CEP and Dr. Farid announced eGLYPH in June 2016 and offered it to technology companies free of charge. For those who may attempt to come to YouTube’s defense, it was the Obama White House that encouraged YouTube over three years ago to consider adopting the eGlyph technology – even in a pilot project. It mischievously declined the President’s recommendation. Why? Why wouldn’t YouTube do the right thing.

Like we always say, it’s always about money! YouTube’s management is deathly afraid having U.S. courts breach the CDA’s shield of liability since there are a number of cases weaving their way through U.S. federal courts brought by victims of terrorist attacks where there is direct evidence linking radical Islamic inspiration and incitement of terrorists to content on YouTube’s platform.
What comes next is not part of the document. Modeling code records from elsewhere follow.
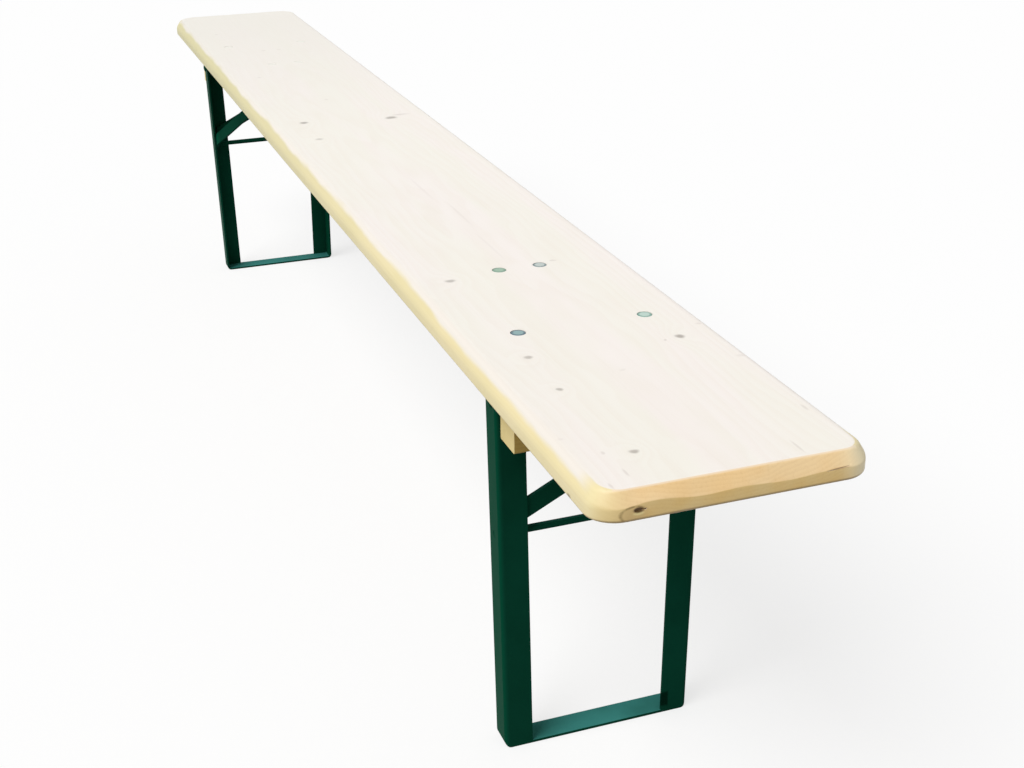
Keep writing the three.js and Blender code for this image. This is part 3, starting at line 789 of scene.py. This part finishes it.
def paint_material():
    shader = Shader("green_paint")
    place = shader.coordinates()
    x, y, z = shader.split(place)
    _, facing_y, facing_z = shader.split(shader.coordinates("Normal"))
    peel = shader.noise(place, PAINT_NOISE["peel"])
    cloud = shader.noise(place, PAINT_NOISE["cloud"], 3.0)
    # painted light: the legs' outer side faces are painted a lighter green, as lit from the side
    lit_outer = shader.product(
        shader.rise(shader.magnitude(facing_y), 0.3, 1.0),
        shader.rise(shader.magnitude(y), *metres(*OUTER_FACE)),
    )
    # painted sheen: level faces low on the legs are painted the teal of the sky's reflection, less high
    # up where the seat shades them
    painted_sheen = shader.product(
        shader.rise(facing_z, 0.75, 0.95),
        shader.smooth(cloud, 0.3, 0.65, 0.65, 1.0),
        shader.smooth(z, *metres(*SHEEN_THINS), 1.0, 0.2),
    )
    colour = shader.layers(
        PAINT_COLOURS["dark"],
        (shader.rise(cloud, 0.3, 0.7), PAINT_COLOURS["light"]),
        # painted shade: the legs are darker high up, under the seat
        (shader.rise(z, *metres(*PAINT_SHADE_HEIGHTS)), PAINT_COLOURS["painted_shade_under_seat"], 0.42),
        (lit_outer, PAINT_COLOURS["lit_outer_face"]),
        (painted_sheen, PAINT_COLOURS["painted_sheen"]),
        # painted shadow of a notch at the foot of the near leg
        (notch_shadow_mask(shader, x, y, z), PAINT_COLOURS["notch_shadow"], 0.75),
    )
    shader.set(
        shader.surface,
        Base_Color=colour,
        Roughness=shader.smooth(cloud, 0.3, 0.7, *PAINT_ROUGHNESS),
        Normal=shader.bump(peel, **PAINT_BUMP),
    )
    return shader.finish(Specular_IOR_Level=PAINT_GLOSS, Specular_Tint=PAINT_GLOSS_TINT)


def metal_material(name, colour, tint, roughness, head=None):
    """Zinc or steel in two colours: in spots, or from the middle to the rim of a bolt head."""
    shader = Shader(name)
    place = shader.coordinates()
    spots = shader.noise(place, METAL_NOISE, 3.0, 0.6)
    share = shader.rise(spots, 0.35, 0.7)
    if head:
        middle, radius = head
        rim = spot(shader, place, middle, (radius, radius, 0))
        share = shader.rise(shader.value("MULTIPLY_ADD", spots, 0.3, rim), 0.72, 1.0)
    shader.set(
        shader.surface,
        Base_Color=shader.mix(share, colour, tint),
        Roughness=shader.smooth(spots, 0.3, 0.7, roughness, roughness + SPOT_ROUGHNESS),
        Normal=shader.bump(spots, **METAL_BUMP),
    )
    return shader.finish(Metallic=METALLIC)


def object_from(name, vertices, faces, material=None):
    mesh = bpy.data.meshes.new(name)
    mesh.from_pydata([tuple(v) for v in vertices], [], faces)
    mesh.validate()
    mesh.update()
    made = bpy.data.objects.new(name, mesh)
    bpy.context.scene.collection.objects.link(made)
    if material:
        mesh.materials.append(material)
    return made


def apply_modifiers(made):
    graph = bpy.context.evaluated_depsgraph_get()
    mesh = bpy.data.meshes.new_from_object(made.evaluated_get(graph))
    made.modifiers.clear()
    made.data = mesh


def smooth_by_angle(made, degrees):
    made.data.polygons.foreach_set("use_smooth", [True] * len(made.data.polygons))
    made.data.set_sharp_from_angle(angle=math.radians(degrees))


def declare(made, body, node):
    """Says what a finished piece rides on, and hides the CAD node that it stands for."""
    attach(made, body)
    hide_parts(node)


def middle_and_half(name):
    """Middle and half sizes of a CAD node's box, in millimetres."""
    low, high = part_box(name)
    return (low + high) / 2 / MM, (high - low) / 2 / MM


def revolve(profile, steps=ROUND_STEPS):
    """Vertices and faces of a round body about Z from (radius, height) pairs, lowest first.
    The first pair and the last one lie on the axis."""
    rings = profile[1:-1]
    vertices = [(0, 0, profile[0][1])]
    for radius, height in rings:
        for step in range(steps):
            angle = 2 * math.pi * step / steps
            vertices.append((radius * math.cos(angle), radius * math.sin(angle), height))
    vertices.append((0, 0, profile[-1][1]))
    top = len(vertices) - 1
    faces = []
    for step in range(steps):
        after = (step + 1) % steps
        faces.append((0, 1 + after, 1 + step))
        for level in range(len(rings) - 1):
            low = 1 + level * steps
            faces.append((low + step, low + after, low + steps + after, low + steps + step))
        last = 1 + (len(rings) - 1) * steps
        faces.append((last + step, last + after, top))
    return vertices, faces


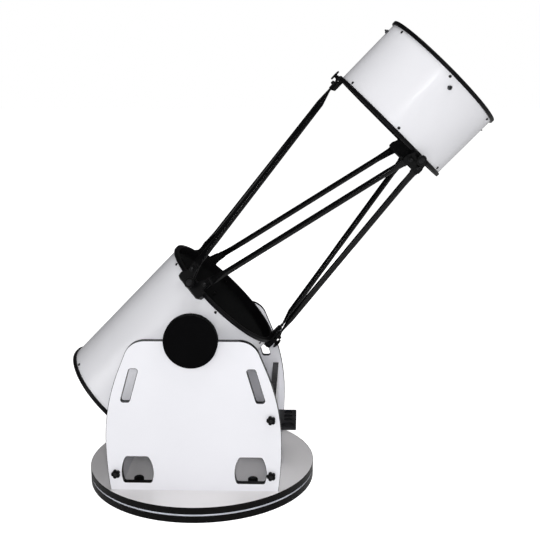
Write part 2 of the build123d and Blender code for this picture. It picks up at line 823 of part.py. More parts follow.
with BuildPart() as mirror_cell:
    with BuildSketch(across(cell_front - cell_rim)):
        Circle(cell_outer)
        Circle(cell_outer - 12, mode=Mode.SUBTRACT)
    extrude(amount=cell_rim)
    with BuildSketch(across(cell_front - cell_rim)):
        Circle(fan_plate + 16)
        for angle in collimation_angles:
            with Locations(Location((0, 0, 0), (0, 0, angle))):
                with Locations(((cell_outer - 4) / 2, 0)):
                    Rectangle(cell_outer - 4, spoke_width)
        with PolarLocations(collimation_radius, 3, start_angle=90):
            Circle(24)
        Circle(fan_opening, mode=Mode.SUBTRACT)
        with PolarLocations(collimation_radius, 3, start_angle=90):
            Circle(collimation_stud + running, mode=Mode.SUBTRACT)
    extrude(amount=cell_plate)
    with BuildSketch(*ring_screw_planes(lower_rear, 1)):
        Circle(screw_hole_radius)
    extrude(amount=-22, mode=Mode.SUBTRACT)

with BuildSketch() as tray_shape:
    RegularPolygon(radius=mirror_radius + 60, side_count=3, rotation=90)
    fillet(tray_shape.vertices(), 70)
    Circle(fan_plate, mode=Mode.SUBTRACT)

pad_circle = 125.0
with BuildPart() as mirror_tray:
    with BuildSketch(across(tray_back)):
        add(tray_shape.sketch)
        with PolarLocations(collimation_radius, 3, start_angle=90):
            Circle(collimation_stud + running, mode=Mode.SUBTRACT)
    extrude(amount=tray_thickness)
    with BuildSketch(across(tray_front)):
        with PolarLocations(pad_circle, 3, start_angle=30):
            Circle(14)
    extrude(amount=tray_pad)

bowl = mirror_radius**2 / (2 * mirror_curve)
curve_center = tube_plane.origin + tube_dir * (mirror_face - bowl + mirror_curve)
with BuildPart() as primary_mirror:
    with BuildSketch(across(mirror_back)):
        Circle(mirror_radius)
    extrude(amount=mirror_thickness)
    chamfer(primary_mirror.edges().filter_by(GeomType.CIRCLE), 1.5)
    with Locations(curve_center):
        Sphere(mirror_curve, mode=Mode.SUBTRACT)

clip_post = 10.0
clip_outline = [
    (tray_front, mirror_radius + 1), (mirror_face + 1, mirror_radius + 1),
    (mirror_face + 1, mirror_radius - 6), (mirror_face + 4, mirror_radius - 6),
    (mirror_face + 4, mirror_radius + 4), (mirror_back + 4, mirror_radius + 4),
    (tray_back + 12, mirror_radius + clip_post), (tray_front, mirror_radius + clip_post),
]
with BuildSketch() as clip_face:
    with BuildLine():
        Polyline(*clip_outline, close=True)
    make_face()
with BuildPart() as mirror_clips:
    for angle in collimation_angles:
        web = Plane(tube_plane.origin, x_dir=tube_dir, z_dir=tube_dir.cross(outward(angle)))
        with BuildSketch(web):
            add(clip_face.sketch)
        extrude(amount=9, both=True)

spring_wire = 1.7            # width of the square wire
spring_end = 1.2             # from a coil's middle to the plate it presses on
spring_radius = 8.0
spring_back = cell_front - cell_rim + cell_plate + spring_end
spring_front = tray_back - spring_end
spring_parts = []
for angle in collimation_angles:
    spring_foot = tube_point(spring_back, angle, collimation_radius)
    with BuildPart() as spring:
        with BuildLine():
            coil = Helix(
                pitch=(spring_front - spring_back) / 4, height=spring_front - spring_back,
                radius=spring_radius, center=tuple(spring_foot), direction=tuple(tube_dir),
            )
        with BuildSketch(Plane(coil @ 0, z_dir=coil % 0)):
            Rectangle(spring_wire, spring_wire)
        sweep(is_frenet=True)
    spring_parts.append(spring.part)
with BuildPart() as collimation_springs:
    add(spring_parts)

knob_seat = cell_front - cell_rim - touch
collimation_outline = [
    (0, -(cell_rim + 16)), (collimation_stud, -(cell_rim + 16)), (collimation_stud, 0), (9, 0), (9, 2),
    (15, 3), (16, 5), (16, 15), (14, 17), (0, 17),
]
collimation_knobs = []
for angle in collimation_angles:
    seat_point = tube_point(knob_seat, angle, collimation_radius)
    seat = Plane(seat_point, x_dir=outward(angle), z_dir=-tube_dir)
    knob_solid = turned(seat, collimation_outline)
    with BuildPart() as collimation_knob:
        add(knob_solid)
        with BuildSketch(seat.offset(3)):
            with PolarLocations(17, 10):
                Circle(2)
        extrude(amount=15, mode=Mode.SUBTRACT)
    collimation_knobs.append(collimation_knob)

# --------------------------------------------------------------------- cooling fan
fan_side = 92.0
fan_depth = 25.0
fan_front = cell_front - cell_rim - touch
fan_pin = 2.0
rotor_hub = 19.0
blade_tip = 43.0
fan_bore = 44.5
stator_depth = 4.0

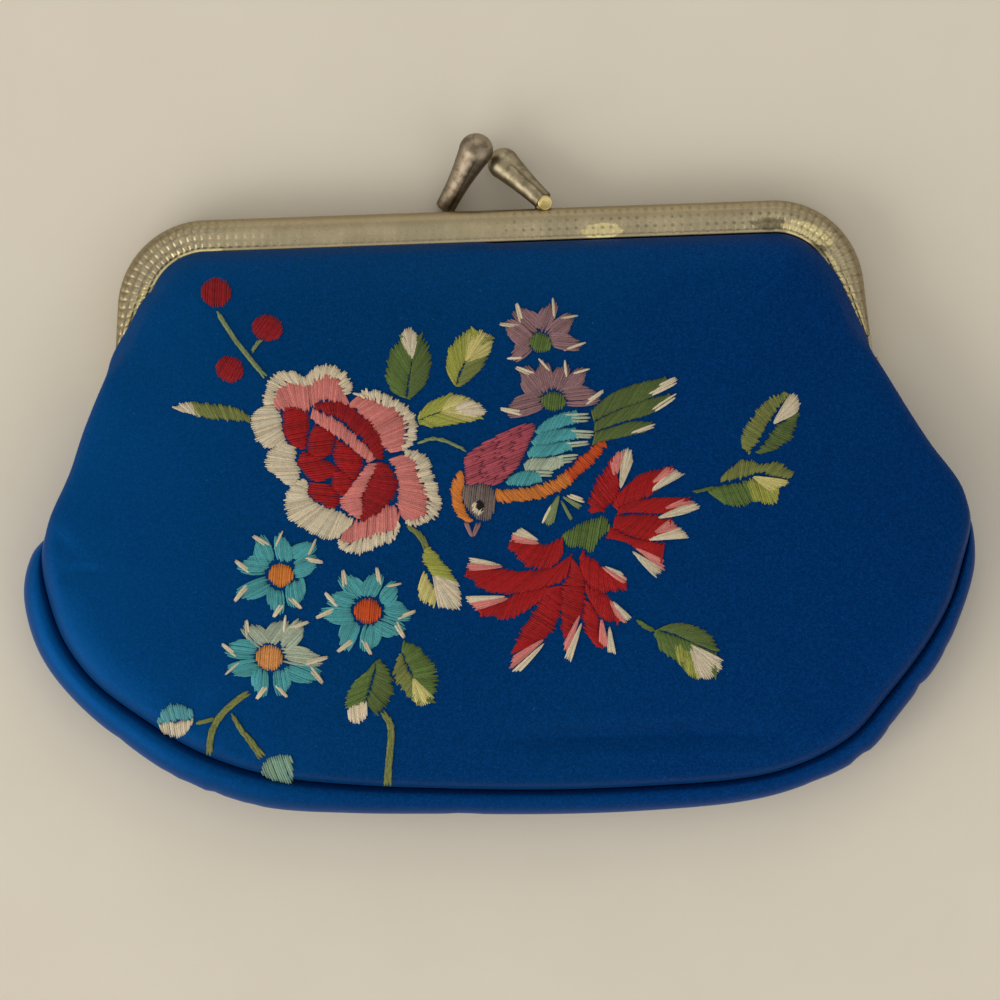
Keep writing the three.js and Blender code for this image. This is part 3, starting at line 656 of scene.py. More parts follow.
blue_satin = satin_finish("blue_satin")
# A copy of the satin with its blues 15 % brighter, painted light, for the strip.
strip_satin_painted_lighter = satin_finish("strip_satin_painted_lighter", 1.15)

# Rear panel: the plain back of the pouch, padded satin that lies flat on the surface. Its top edge is
# glued into the rear half's channel and its lower edge is sewn to the strip.
HELD_COUNT = 241
HELD_INSET = 1.3
HELD_INSET_AT_HINGE = 2.1
HINGE_REACH = 7.0
MOUTH_GAP = 0.32
SATIN_THICKNESS = 0.6


def closed_loft(sections, middle):
    """Points and quads of sections that follow each other round a middle point, and the fan in the middle."""
    rows, columns = sections.shape[:2]
    faces = grid_faces(rows, columns, close_rows=True)
    centre = rows * columns
    inner = np.arange(rows) * columns + columns - 1
    faces += [[int(inner[i]), int(inner[(i + 1) % rows]), centre] for i in range(rows)]
    return np.concatenate([sections.reshape(-1, 3), [middle]]), faces


def rear_sections():
    """Sections of the rear panel from its held or sewn edge inwards, and its middle."""
    path, inward, _, along = frame_path(HELD_COUNT)
    start = np.where(along < HINGE_REACH, HELD_INSET_AT_HINGE, HELD_INSET)
    depth = np.maximum(channel_depth(along), start + 0.04 * (along < HINGE_REACH)) + MOUTH_GAP
    gripped = np.array([(0.0, 1.6), (-0.18, 1.55)])
    held = np.array([(0.25, 1.3), (1.0, 0.7), (1.8, 0.25), (2.8, 0.03), (5.0, 0.0)])
    insets = np.concatenate([start[:, None] + gripped[None, :, 0], depth[:, None] + held[None, :, 0]], 1)
    heights = np.tile(np.concatenate([gripped[:, 1], held[:, 1]]), (len(insets), 1))
    top = sections_of(path, inward, insets, heights)
    place, inward, tuck = pouch_stations()[:3]
    free = np.array([(0.5, 1.75), (0.25, 1.45), (0.15, 1.0), (0.35, 0.5), (0.9, 0.15), (2.2, 0.02),
                     (5.0, 0.0)])
    insets = tuck[:, None] + free[None, :, 0]
    heights = np.tile(free[:, 1], (len(insets), 1))
    rim = np.concatenate([top, sections_of(place, inward, insets, heights)[1:-1]])
    middle = np.array([*POUCH_MIDDLE, 0.0])
    rounds = [middle + (rim[:, -1:] - middle) * share for share in (0.8, 0.6, 0.4, 0.2)]
    return np.concatenate([rim, *rounds], 1), middle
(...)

Even with a loss of ad revenue, YouTube’s response has been feckless and half-hearted. Its pledge to “tighten safeguards” and “reviewing its guidelines” is corporate Pablum and double-speak because the egregious content is still there.

The latest terrorist outrage in London points again to the threat we face from an ISIS leadership which may be exiled from the decaying ISIS caliphate, but determined as ever to engage in virtual terrorism.

Congress cannot trust YouTube to voluntarily clean up its act. The CDA is outdated and no longer serves the best interests of the American people. It is time for Congress to remove its shield from content liability and compel internet service providers to assume a reasonable duty and responsibility to prevent hate speech and terror talk on their platforms.

Ultimately, this is an urgent matter of protecting American lives. Do we want to find out yet again that another lone wolf attack was perpetrated by a deranged radical Islamic convert who, with a click of a mouse, was able to radicalize himself courtesy of YouTube’s dark content? How many San Bernandinos and Orlandos are we prepared to endure until YouTube is forced by the President and Congress to take the action it refuses to take voluntarily.

American corporate sponsors are finally hitting YouTube where it hurts. Let the pain begin!